AIM
Copy every line, exactly and only, from the line containing "Write part 2" to the line containing "tree.nodes.clear()", both lines included.

─── MATERIAL PROVIDED ───

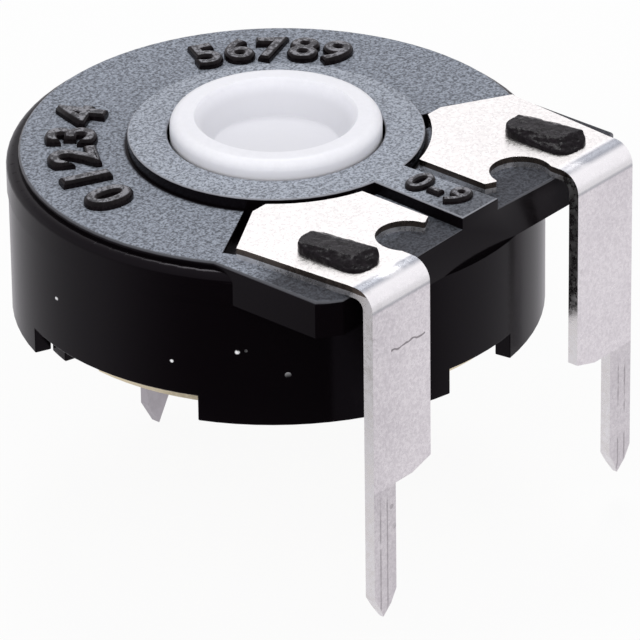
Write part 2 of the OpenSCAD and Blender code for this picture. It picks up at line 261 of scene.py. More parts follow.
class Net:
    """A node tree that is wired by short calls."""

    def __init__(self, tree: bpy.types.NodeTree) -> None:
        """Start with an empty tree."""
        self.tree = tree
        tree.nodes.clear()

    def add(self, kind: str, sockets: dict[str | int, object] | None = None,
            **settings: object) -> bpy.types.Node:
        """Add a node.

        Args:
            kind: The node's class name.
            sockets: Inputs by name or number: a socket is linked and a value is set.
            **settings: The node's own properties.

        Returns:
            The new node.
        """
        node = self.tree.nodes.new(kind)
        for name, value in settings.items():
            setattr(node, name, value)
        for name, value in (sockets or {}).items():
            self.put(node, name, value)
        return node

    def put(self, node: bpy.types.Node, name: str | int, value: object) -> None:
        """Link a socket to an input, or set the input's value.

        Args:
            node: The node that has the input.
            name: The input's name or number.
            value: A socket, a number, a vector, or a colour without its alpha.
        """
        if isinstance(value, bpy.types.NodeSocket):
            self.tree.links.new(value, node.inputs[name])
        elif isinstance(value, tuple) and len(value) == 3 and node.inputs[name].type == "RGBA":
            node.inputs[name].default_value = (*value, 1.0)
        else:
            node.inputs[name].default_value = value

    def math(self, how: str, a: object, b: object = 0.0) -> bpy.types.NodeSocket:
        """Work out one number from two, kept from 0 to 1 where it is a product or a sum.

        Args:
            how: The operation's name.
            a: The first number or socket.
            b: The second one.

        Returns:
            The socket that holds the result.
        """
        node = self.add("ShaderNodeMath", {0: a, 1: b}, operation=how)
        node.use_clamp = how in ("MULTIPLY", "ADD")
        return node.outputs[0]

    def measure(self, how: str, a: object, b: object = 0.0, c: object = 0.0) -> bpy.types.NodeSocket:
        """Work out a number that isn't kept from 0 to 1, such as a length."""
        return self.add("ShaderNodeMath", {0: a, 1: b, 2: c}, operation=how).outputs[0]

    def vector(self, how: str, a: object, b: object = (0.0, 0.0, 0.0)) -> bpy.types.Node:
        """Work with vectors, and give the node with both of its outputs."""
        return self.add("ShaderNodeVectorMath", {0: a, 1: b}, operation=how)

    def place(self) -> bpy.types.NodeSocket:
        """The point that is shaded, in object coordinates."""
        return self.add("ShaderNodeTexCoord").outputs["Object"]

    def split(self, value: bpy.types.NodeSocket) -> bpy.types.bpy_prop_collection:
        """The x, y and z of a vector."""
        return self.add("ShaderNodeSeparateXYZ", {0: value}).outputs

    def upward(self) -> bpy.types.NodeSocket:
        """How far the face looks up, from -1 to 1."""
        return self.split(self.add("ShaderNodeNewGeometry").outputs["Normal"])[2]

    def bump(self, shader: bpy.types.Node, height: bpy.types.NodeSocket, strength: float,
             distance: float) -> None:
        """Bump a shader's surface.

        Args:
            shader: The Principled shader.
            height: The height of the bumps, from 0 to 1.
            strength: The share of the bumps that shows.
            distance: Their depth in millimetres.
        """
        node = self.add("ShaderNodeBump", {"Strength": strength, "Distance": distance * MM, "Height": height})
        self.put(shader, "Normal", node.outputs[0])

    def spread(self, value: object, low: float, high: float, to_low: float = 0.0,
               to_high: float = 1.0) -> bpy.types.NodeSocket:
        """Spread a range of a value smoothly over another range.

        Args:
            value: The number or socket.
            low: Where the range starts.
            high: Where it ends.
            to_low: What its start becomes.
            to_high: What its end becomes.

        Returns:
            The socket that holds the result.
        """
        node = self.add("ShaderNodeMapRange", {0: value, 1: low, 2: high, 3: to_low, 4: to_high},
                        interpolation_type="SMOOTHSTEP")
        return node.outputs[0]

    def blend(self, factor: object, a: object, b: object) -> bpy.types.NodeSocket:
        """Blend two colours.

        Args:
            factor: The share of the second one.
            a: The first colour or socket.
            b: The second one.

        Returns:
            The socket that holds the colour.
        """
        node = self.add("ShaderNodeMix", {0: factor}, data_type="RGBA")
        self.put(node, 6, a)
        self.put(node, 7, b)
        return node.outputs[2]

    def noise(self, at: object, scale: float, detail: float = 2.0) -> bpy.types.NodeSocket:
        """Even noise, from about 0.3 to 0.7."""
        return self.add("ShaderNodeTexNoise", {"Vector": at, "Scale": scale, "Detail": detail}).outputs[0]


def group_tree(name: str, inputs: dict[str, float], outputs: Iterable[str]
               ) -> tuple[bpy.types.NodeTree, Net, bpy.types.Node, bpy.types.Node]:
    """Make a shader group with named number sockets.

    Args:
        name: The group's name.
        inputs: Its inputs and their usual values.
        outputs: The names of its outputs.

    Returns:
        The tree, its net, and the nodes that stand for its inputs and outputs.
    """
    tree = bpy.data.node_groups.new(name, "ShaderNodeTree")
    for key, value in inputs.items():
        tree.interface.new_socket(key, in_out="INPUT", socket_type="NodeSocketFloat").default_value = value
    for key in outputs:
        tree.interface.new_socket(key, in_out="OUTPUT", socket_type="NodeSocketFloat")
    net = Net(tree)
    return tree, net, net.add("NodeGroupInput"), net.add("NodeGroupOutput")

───
─── MATERIAL PROVIDED ───

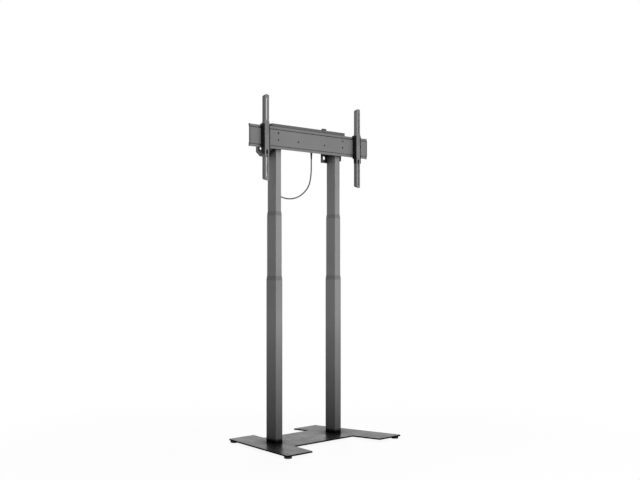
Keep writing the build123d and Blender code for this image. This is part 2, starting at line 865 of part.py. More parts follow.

───

WORKED ANSWER
Write part 2 of the OpenSCAD and Blender code for this picture. It picks up at line 261 of scene.py. More parts follow.
class Net:
    """A node tree that is wired by short calls."""

    def __init__(self, tree: bpy.types.NodeTree) -> None:
        """Start with an empty tree."""
        self.tree = tree
        tree.nodes.clear()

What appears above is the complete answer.